To prevent over-mixing, DeLone recommends using a potato masher (“for those who like their mashed potatoes with a few authentic lumps”) or a sturdy metal whisk for a smoother, almost pudding-like finish. “Consider it an arm workout,” he said.
Mistake #4: Adding all the liquid at once
When it’s time to add your cream (or milk) and butter, there are a few things to keep in mind to prevent over-mixing or adding too much liquid. First, Mingrone recommends warming the cream and butter together so they’re easier to incorporate into the potatoes. Warm the cream and butter in a small pot over low heat, just until the butter melts into the cream. This will help prevent over-mixing and make sure the potatoes stay warm and fluffy. “Start slowly, and add a little of the mixture at a time to make sure it’s the consistency you’re looking for, rather than adding the liquid all at once,” she said.
Even if you’re following a recipe, pay attention to the texture of the potatoes and stop before your mashed potatoes turn into potato soup. “Every potato is different!” Mingrone said. “One batch might absorb moisture faster or slower than another, so you want to add a little at a time until you achieve the desired consistency. If you pour it in all at once and it’s too much, there’s no going back.”

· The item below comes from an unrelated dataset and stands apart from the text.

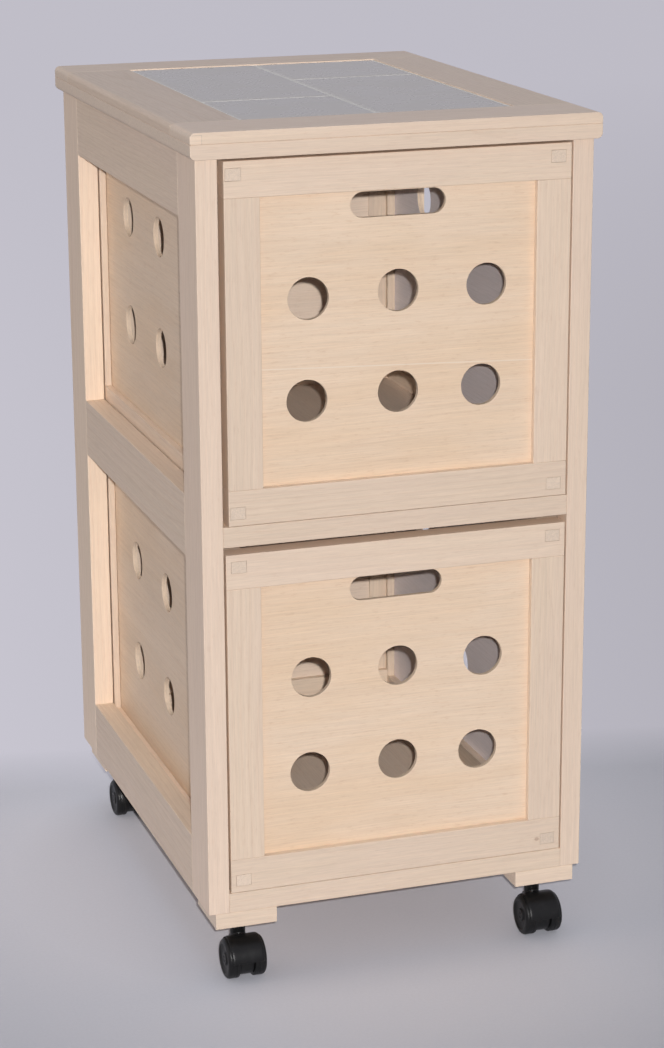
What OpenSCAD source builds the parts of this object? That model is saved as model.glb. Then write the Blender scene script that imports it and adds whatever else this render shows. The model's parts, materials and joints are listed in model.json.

Mistake #5: Using milk instead of cream
For rich, creamy mashed potatoes, heavy cream is the way to go. “Always use heavy cream,” Clark said. She explained that because of its higher water content, milk yields a less creamy and less flavorful mashed potato, and tends to slightly separate from the potatoes. For rich mashed potatoes, Mingrone adds a half-stick of butter for every cup of cream.